### Records supplied

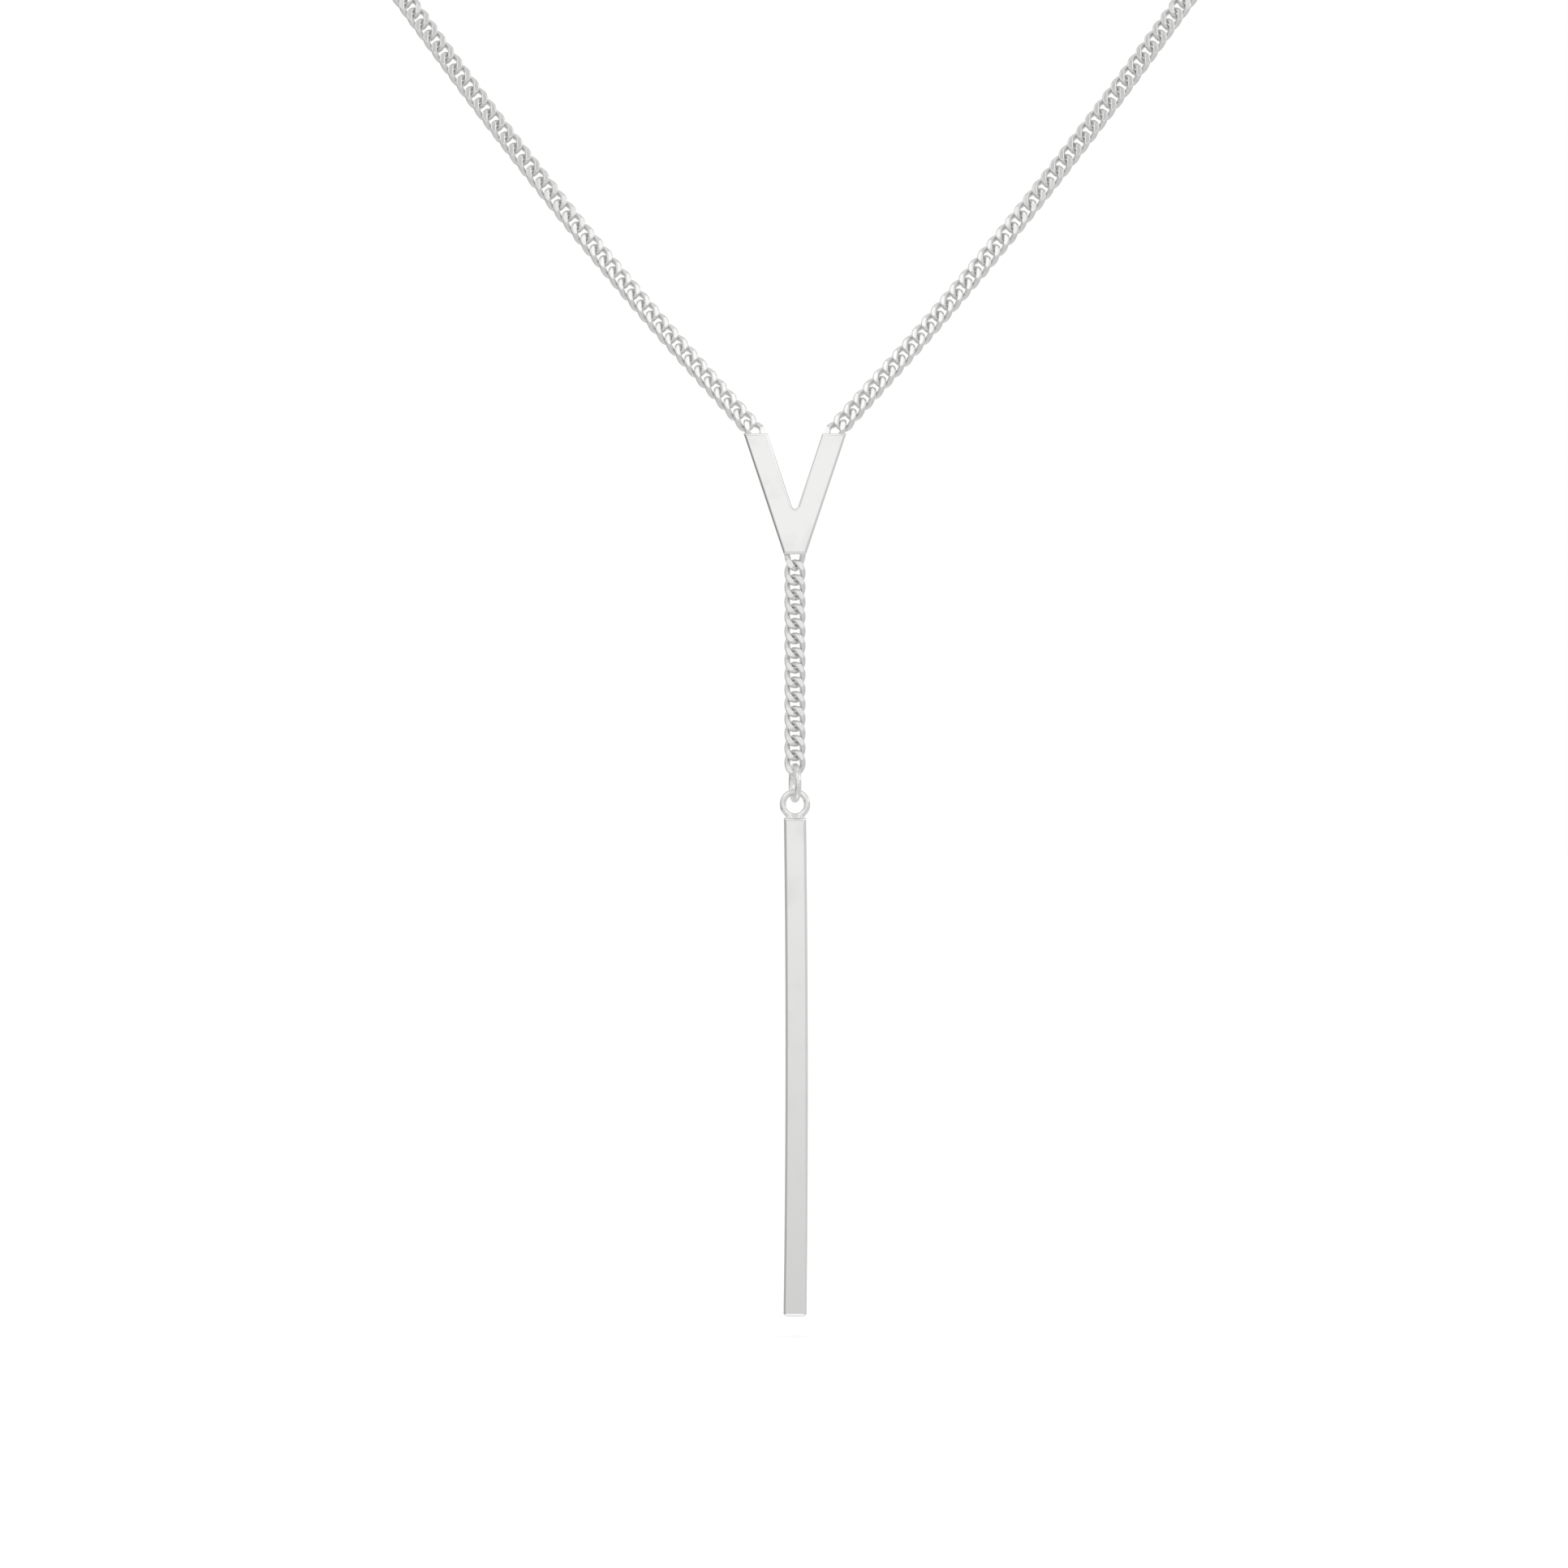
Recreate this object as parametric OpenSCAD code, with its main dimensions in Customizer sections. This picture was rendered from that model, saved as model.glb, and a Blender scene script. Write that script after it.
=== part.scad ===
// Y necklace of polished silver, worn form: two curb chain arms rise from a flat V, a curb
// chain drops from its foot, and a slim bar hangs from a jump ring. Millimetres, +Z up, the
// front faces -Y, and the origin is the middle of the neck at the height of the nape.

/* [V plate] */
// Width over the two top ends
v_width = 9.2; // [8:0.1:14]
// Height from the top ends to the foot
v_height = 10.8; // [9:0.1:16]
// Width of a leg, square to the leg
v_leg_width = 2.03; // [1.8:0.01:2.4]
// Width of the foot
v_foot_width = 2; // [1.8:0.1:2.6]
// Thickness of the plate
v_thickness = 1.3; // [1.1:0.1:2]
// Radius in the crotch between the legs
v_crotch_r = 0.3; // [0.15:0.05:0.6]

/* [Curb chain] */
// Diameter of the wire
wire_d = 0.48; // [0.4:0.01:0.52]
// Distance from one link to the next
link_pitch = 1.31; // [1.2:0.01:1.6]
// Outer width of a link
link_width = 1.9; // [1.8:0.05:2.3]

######
### Records supplied

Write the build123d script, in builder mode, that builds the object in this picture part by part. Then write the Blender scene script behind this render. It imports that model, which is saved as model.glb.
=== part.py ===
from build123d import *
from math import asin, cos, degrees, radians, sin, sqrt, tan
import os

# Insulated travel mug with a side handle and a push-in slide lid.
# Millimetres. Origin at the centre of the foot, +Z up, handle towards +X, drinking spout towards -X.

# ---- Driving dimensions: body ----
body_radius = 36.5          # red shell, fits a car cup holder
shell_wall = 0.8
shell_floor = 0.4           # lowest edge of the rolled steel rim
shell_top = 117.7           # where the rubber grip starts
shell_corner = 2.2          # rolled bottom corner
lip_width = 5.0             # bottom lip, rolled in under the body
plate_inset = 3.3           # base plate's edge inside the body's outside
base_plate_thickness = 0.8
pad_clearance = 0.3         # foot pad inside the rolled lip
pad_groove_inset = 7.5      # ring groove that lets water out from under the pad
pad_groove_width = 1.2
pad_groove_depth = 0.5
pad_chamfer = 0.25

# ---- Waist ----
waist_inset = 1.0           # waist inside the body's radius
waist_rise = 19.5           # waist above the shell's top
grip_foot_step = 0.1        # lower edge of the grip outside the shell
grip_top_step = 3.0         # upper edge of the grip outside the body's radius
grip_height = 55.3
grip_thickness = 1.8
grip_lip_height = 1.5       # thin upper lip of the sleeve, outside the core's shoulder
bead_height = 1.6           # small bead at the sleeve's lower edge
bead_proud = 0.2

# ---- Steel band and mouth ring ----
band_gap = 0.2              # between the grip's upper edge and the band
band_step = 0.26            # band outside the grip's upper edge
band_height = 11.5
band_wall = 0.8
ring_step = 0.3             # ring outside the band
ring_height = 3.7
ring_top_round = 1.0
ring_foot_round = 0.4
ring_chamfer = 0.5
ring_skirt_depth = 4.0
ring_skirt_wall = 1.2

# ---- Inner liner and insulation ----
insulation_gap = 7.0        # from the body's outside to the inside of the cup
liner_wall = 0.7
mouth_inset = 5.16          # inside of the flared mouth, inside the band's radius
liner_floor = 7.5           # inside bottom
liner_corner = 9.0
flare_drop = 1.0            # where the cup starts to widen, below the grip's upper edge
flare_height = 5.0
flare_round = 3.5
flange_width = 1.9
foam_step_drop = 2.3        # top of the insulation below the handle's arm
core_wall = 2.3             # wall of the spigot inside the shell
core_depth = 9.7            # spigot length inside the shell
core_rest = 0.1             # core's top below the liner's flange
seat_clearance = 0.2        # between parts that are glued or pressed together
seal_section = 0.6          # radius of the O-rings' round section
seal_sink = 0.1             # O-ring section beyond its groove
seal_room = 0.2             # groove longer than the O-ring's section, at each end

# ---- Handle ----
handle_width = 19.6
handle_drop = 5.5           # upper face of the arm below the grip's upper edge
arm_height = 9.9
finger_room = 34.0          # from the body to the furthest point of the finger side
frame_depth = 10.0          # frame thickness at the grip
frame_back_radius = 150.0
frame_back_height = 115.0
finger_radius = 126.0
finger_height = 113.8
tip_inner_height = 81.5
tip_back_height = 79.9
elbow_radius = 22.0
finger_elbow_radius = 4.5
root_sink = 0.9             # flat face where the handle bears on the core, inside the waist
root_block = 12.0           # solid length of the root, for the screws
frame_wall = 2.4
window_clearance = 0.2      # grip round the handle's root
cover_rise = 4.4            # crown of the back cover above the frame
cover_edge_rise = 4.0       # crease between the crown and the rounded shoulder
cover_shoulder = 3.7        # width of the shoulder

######
### Records supplied

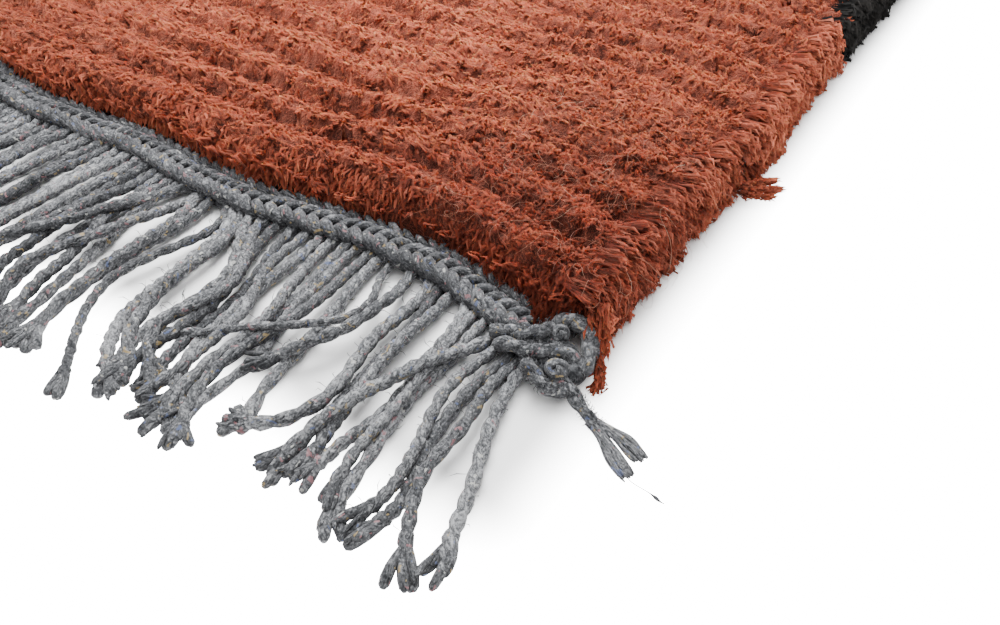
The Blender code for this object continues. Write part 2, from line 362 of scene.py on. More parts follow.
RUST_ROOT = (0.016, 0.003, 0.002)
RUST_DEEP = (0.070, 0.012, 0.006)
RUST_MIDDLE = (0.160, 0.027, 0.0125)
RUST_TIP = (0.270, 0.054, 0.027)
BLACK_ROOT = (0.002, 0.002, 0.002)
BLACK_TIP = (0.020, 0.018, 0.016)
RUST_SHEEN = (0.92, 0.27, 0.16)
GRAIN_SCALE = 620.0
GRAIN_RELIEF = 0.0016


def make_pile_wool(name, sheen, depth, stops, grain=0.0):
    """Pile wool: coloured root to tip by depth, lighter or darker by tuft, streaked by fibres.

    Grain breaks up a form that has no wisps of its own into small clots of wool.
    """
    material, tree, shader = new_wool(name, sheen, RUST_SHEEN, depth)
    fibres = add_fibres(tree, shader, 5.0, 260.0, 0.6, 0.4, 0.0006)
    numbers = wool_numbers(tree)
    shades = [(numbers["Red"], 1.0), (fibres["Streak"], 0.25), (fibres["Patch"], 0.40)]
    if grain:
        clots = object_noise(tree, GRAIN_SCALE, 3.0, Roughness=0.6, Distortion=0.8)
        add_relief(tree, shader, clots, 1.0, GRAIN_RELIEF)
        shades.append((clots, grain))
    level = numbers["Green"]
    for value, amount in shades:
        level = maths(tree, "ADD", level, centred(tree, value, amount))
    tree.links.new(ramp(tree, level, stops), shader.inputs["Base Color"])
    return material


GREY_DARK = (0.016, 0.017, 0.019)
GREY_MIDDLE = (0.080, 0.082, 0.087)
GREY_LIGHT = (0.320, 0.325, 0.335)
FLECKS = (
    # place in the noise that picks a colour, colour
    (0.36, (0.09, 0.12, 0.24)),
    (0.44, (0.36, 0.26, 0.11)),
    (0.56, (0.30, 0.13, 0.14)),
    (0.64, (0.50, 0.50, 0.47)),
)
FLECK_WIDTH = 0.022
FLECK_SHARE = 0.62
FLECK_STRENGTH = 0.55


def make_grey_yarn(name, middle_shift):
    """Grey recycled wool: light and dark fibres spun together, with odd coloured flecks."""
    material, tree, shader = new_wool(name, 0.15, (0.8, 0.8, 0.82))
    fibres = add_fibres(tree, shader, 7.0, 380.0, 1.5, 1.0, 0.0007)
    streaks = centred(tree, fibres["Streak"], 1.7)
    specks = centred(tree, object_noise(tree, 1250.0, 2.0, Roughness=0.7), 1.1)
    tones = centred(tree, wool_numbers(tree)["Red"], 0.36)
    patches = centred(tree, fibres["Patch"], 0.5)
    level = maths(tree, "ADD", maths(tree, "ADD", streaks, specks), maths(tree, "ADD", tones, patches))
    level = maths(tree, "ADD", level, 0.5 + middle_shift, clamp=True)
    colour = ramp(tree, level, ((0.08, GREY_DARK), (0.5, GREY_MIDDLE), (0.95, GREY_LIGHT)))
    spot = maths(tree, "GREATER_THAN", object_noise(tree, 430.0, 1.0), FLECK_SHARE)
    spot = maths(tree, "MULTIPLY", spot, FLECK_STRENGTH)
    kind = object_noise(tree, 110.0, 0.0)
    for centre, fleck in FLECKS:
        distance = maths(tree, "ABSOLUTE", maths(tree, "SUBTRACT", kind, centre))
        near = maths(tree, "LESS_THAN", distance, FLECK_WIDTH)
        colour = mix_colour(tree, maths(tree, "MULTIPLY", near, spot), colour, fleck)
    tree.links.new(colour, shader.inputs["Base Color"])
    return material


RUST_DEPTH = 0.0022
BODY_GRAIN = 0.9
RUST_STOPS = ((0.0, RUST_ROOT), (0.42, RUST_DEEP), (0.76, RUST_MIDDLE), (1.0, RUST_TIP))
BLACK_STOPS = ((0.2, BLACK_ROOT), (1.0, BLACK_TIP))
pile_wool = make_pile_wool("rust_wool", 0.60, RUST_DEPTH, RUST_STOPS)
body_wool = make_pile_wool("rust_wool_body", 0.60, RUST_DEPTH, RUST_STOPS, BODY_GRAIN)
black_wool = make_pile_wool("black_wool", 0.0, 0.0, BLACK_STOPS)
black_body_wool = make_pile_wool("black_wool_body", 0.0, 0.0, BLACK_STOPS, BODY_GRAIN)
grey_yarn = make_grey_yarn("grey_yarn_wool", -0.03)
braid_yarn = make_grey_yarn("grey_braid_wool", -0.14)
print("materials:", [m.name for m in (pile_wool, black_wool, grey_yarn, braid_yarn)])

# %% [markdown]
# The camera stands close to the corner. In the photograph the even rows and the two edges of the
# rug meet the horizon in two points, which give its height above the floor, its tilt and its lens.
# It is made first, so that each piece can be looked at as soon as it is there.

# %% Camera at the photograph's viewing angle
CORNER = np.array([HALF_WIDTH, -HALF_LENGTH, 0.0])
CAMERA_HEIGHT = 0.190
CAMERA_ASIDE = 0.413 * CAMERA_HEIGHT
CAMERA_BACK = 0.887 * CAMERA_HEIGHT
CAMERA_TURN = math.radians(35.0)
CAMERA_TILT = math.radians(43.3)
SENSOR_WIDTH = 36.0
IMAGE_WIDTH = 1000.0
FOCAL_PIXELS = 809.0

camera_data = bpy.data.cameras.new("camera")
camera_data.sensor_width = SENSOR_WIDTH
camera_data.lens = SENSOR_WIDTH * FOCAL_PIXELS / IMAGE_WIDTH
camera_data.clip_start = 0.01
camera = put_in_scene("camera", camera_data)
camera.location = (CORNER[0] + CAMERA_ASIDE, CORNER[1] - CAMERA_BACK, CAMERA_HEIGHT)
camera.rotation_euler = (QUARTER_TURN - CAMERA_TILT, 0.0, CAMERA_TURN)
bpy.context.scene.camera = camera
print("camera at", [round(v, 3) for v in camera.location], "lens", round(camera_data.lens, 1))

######

* _Problem to solve_: Copy out only the lines above from the one with "The Blender code" to the one with "streaked by fibres.", inclusive, exactly as they stand.

* _Finished exercise_:
The Blender code for this object continues. Write part 2, from line 362 of scene.py on. More parts follow.
RUST_ROOT = (0.016, 0.003, 0.002)
RUST_DEEP = (0.070, 0.012, 0.006)
RUST_MIDDLE = (0.160, 0.027, 0.0125)
RUST_TIP = (0.270, 0.054, 0.027)
BLACK_ROOT = (0.002, 0.002, 0.002)
BLACK_TIP = (0.020, 0.018, 0.016)
RUST_SHEEN = (0.92, 0.27, 0.16)
GRAIN_SCALE = 620.0
GRAIN_RELIEF = 0.0016


def make_pile_wool(name, sheen, depth, stops, grain=0.0):
    """Pile wool: coloured root to tip by depth, lighter or darker by tuft, streaked by fibres.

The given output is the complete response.